> **INFORMATION PROVIDED**:
━━━━

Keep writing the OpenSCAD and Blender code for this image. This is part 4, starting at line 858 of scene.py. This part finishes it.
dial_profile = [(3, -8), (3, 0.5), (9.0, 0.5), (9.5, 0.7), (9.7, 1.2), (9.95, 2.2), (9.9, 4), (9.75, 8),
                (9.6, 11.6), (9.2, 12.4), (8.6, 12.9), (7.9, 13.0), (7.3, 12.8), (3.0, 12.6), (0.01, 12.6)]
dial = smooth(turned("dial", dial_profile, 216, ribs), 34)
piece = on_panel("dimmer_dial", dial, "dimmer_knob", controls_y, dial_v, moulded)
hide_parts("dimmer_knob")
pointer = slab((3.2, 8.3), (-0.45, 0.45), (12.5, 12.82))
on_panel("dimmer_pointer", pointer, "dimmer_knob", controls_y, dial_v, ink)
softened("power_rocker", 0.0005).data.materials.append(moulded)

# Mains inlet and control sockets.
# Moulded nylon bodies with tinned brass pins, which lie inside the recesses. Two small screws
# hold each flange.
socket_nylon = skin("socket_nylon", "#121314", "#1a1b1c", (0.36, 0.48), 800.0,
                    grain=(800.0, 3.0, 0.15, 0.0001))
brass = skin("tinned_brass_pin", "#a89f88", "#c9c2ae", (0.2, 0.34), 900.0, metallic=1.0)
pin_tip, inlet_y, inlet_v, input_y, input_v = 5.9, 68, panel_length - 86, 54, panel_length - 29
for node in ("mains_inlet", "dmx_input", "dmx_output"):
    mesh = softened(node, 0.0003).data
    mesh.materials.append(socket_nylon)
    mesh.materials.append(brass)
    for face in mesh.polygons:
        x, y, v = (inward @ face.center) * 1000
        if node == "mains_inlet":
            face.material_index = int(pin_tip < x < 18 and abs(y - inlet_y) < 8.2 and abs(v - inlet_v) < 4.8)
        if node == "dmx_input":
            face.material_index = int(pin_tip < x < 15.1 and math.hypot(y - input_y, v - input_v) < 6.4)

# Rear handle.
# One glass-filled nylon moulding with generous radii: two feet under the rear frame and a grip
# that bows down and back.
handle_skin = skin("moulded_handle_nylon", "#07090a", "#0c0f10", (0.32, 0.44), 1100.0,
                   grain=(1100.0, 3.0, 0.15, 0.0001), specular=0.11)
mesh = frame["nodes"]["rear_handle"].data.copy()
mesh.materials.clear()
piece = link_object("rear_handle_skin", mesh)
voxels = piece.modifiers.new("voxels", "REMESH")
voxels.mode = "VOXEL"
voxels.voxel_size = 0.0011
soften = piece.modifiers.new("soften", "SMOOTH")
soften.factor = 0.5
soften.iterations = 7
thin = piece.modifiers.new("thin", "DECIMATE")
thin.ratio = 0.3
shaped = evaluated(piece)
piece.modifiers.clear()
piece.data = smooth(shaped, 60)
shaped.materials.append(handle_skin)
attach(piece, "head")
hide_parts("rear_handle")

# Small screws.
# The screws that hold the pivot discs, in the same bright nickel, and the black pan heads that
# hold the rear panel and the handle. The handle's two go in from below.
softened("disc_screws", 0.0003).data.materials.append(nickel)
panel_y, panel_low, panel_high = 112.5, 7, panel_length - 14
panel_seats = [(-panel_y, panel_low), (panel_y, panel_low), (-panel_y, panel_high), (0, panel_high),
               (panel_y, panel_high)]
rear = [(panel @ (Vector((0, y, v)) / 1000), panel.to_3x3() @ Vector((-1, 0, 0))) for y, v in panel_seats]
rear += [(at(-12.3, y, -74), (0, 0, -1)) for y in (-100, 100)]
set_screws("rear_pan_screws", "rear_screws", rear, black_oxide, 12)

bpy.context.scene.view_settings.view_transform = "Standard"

━━━━

The lines above should be duplicated exactly.

Keep writing the OpenSCAD and Blender code for this image. This is part 4, starting at line 858 of scene.py. This part finishes it.
dial_profile = [(3, -8), (3, 0.5), (9.0, 0.5), (9.5, 0.7), (9.7, 1.2), (9.95, 2.2), (9.9, 4), (9.75, 8),
                (9.6, 11.6), (9.2, 12.4), (8.6, 12.9), (7.9, 13.0), (7.3, 12.8), (3.0, 12.6), (0.01, 12.6)]
dial = smooth(turned("dial", dial_profile, 216, ribs), 34)
piece = on_panel("dimmer_dial", dial, "dimmer_knob", controls_y, dial_v, moulded)
hide_parts("dimmer_knob")
pointer = slab((3.2, 8.3), (-0.45, 0.45), (12.5, 12.82))
on_panel("dimmer_pointer", pointer, "dimmer_knob", controls_y, dial_v, ink)
softened("power_rocker", 0.0005).data.materials.append(moulded)

# Mains inlet and control sockets.
# Moulded nylon bodies with tinned brass pins, which lie inside the recesses. Two small screws
# hold each flange.
socket_nylon = skin("socket_nylon", "#121314", "#1a1b1c", (0.36, 0.48), 800.0,
                    grain=(800.0, 3.0, 0.15, 0.0001))
brass = skin("tinned_brass_pin", "#a89f88", "#c9c2ae", (0.2, 0.34), 900.0, metallic=1.0)
pin_tip, inlet_y, inlet_v, input_y, input_v = 5.9, 68, panel_length - 86, 54, panel_length - 29
for node in ("mains_inlet", "dmx_input", "dmx_output"):
    mesh = softened(node, 0.0003).data
    mesh.materials.append(socket_nylon)
    mesh.materials.append(brass)
    for face in mesh.polygons:
        x, y, v = (inward @ face.center) * 1000
        if node == "mains_inlet":
            face.material_index = int(pin_tip < x < 18 and abs(y - inlet_y) < 8.2 and abs(v - inlet_v) < 4.8)
        if node == "dmx_input":
            face.material_index = int(pin_tip < x < 15.1 and math.hypot(y - input_y, v - input_v) < 6.4)

# Rear handle.
# One glass-filled nylon moulding with generous radii: two feet under the rear frame and a grip
# that bows down and back.
handle_skin = skin("moulded_handle_nylon", "#07090a", "#0c0f10", (0.32, 0.44), 1100.0,
                   grain=(1100.0, 3.0, 0.15, 0.0001), specular=0.11)
mesh = frame["nodes"]["rear_handle"].data.copy()
mesh.materials.clear()
piece = link_object("rear_handle_skin", mesh)
voxels = piece.modifiers.new("voxels", "REMESH")
voxels.mode = "VOXEL"
voxels.voxel_size = 0.0011
soften = piece.modifiers.new("soften", "SMOOTH")
soften.factor = 0.5
soften.iterations = 7
thin = piece.modifiers.new("thin", "DECIMATE")
thin.ratio = 0.3
shaped = evaluated(piece)
piece.modifiers.clear()
piece.data = smooth(shaped, 60)
shaped.materials.append(handle_skin)
attach(piece, "head")
hide_parts("rear_handle")

# Small screws.
# The screws that hold the pivot discs, in the same bright nickel, and the black pan heads that
# hold the rear panel and the handle. The handle's two go in from below.
softened("disc_screws", 0.0003).data.materials.append(nickel)
panel_y, panel_low, panel_high = 112.5, 7, panel_length - 14
panel_seats = [(-panel_y, panel_low), (panel_y, panel_low), (-panel_y, panel_high), (0, panel_high),
               (panel_y, panel_high)]
rear = [(panel @ (Vector((0, y, v)) / 1000), panel.to_3x3() @ Vector((-1, 0, 0))) for y, v in panel_seats]
rear += [(at(-12.3, y, -74), (0, 0, -1)) for y in (-100, 100)]
set_screws("rear_pan_screws", "rear_screws", rear, black_oxide, 12)

bpy.context.scene.view_settings.view_transform = "Standard"